** Start of MATERIAL **

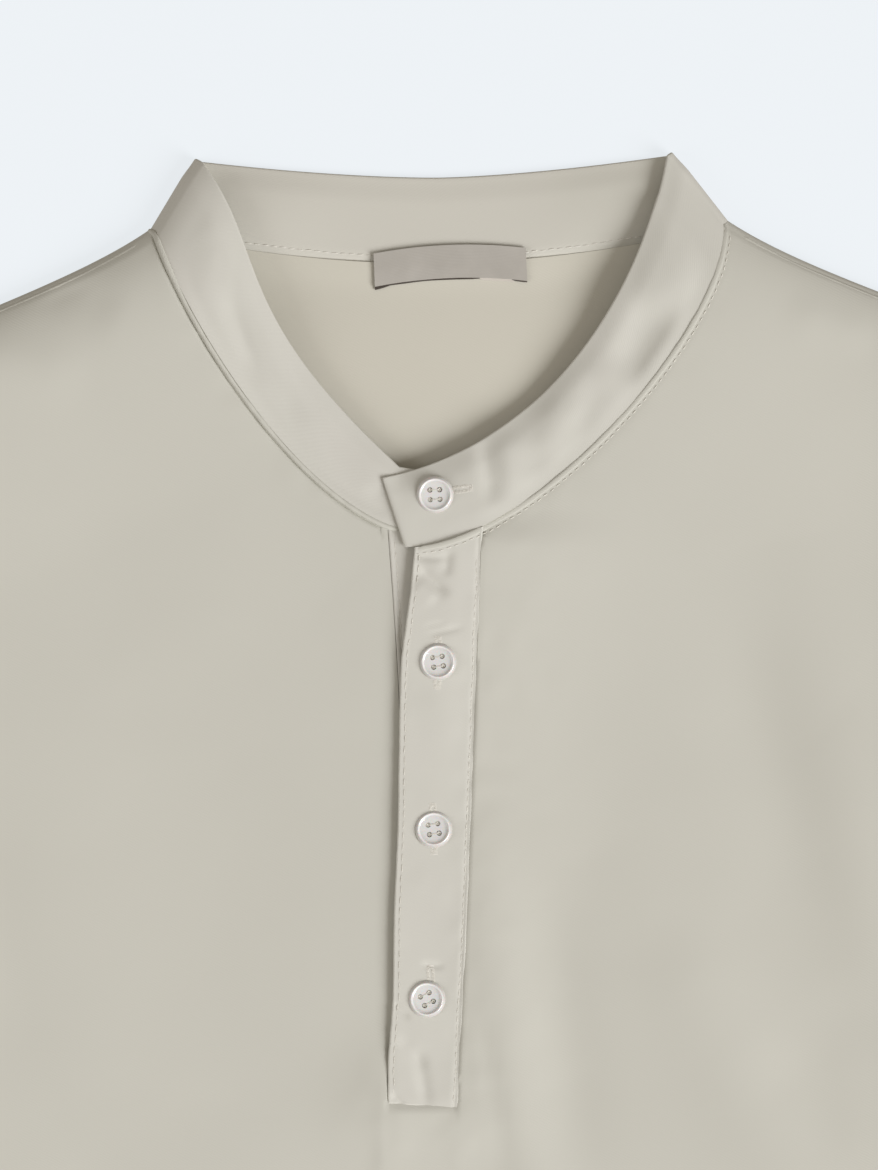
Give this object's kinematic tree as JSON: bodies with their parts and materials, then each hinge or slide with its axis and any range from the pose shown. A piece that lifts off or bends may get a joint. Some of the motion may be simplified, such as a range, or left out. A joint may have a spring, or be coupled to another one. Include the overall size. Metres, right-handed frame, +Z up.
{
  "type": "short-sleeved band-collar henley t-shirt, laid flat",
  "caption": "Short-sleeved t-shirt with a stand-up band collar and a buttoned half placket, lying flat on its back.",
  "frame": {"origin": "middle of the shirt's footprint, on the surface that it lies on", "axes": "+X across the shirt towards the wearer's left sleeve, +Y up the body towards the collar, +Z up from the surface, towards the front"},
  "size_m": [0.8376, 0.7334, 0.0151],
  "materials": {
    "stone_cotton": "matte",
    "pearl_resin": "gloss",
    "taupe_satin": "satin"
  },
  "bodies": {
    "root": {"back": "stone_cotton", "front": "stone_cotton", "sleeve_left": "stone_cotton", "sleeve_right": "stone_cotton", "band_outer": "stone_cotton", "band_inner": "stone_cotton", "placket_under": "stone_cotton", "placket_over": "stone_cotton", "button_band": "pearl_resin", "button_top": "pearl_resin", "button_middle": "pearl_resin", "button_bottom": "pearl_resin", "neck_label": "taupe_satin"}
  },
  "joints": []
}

** End of MATERIAL **

● REQUEST
Would you reproduce the material above in full, exactly as given?

● RESULT BELOW
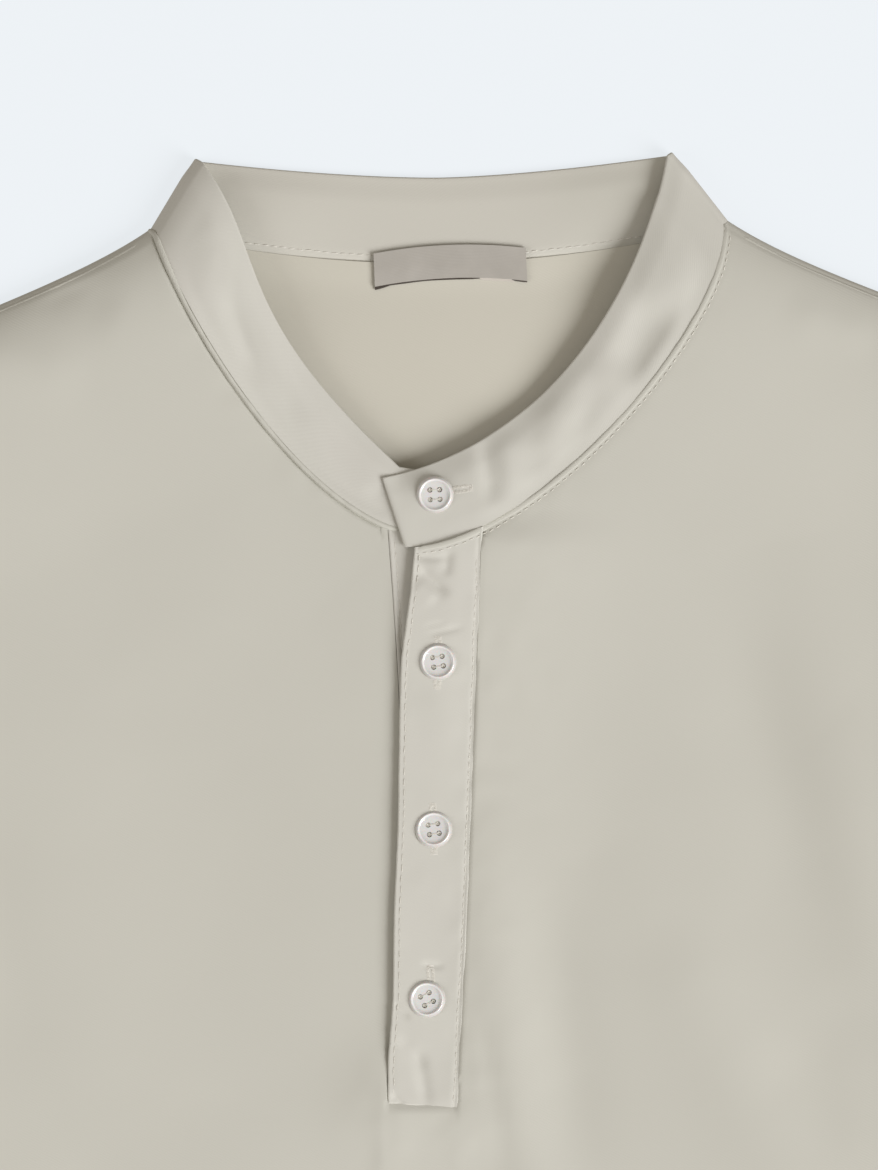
Give this object's kinematic tree as JSON: bodies with their parts and materials, then each hinge or slide with its axis and any range from the pose shown. A piece that lifts off or bends may get a joint. Some of the motion may be simplified, such as a range, or left out. A joint may have a spring, or be coupled to another one. Include the overall size. Metres, right-handed frame, +Z up.
{
  "type": "short-sleeved band-collar henley t-shirt, laid flat",
  "caption": "Short-sleeved t-shirt with a stand-up band collar and a buttoned half placket, lying flat on its back.",
  "frame": {"origin": "middle of the shirt's footprint, on the surface that it lies on", "axes": "+X across the shirt towards the wearer's left sleeve, +Y up the body towards the collar, +Z up from the surface, towards the front"},
  "size_m": [0.8376, 0.7334, 0.0151],
  "materials": {
    "stone_cotton": "matte",
    "pearl_resin": "gloss",
    "taupe_satin": "satin"
  },
  "bodies": {
    "root": {"back": "stone_cotton", "front": "stone_cotton", "sleeve_left": "stone_cotton", "sleeve_right": "stone_cotton", "band_outer": "stone_cotton", "band_inner": "stone_cotton", "placket_under": "stone_cotton", "placket_over": "stone_cotton", "button_band": "pearl_resin", "button_top": "pearl_resin", "button_middle": "pearl_resin", "button_bottom": "pearl_resin", "neck_label": "taupe_satin"}
  },
  "joints": []
}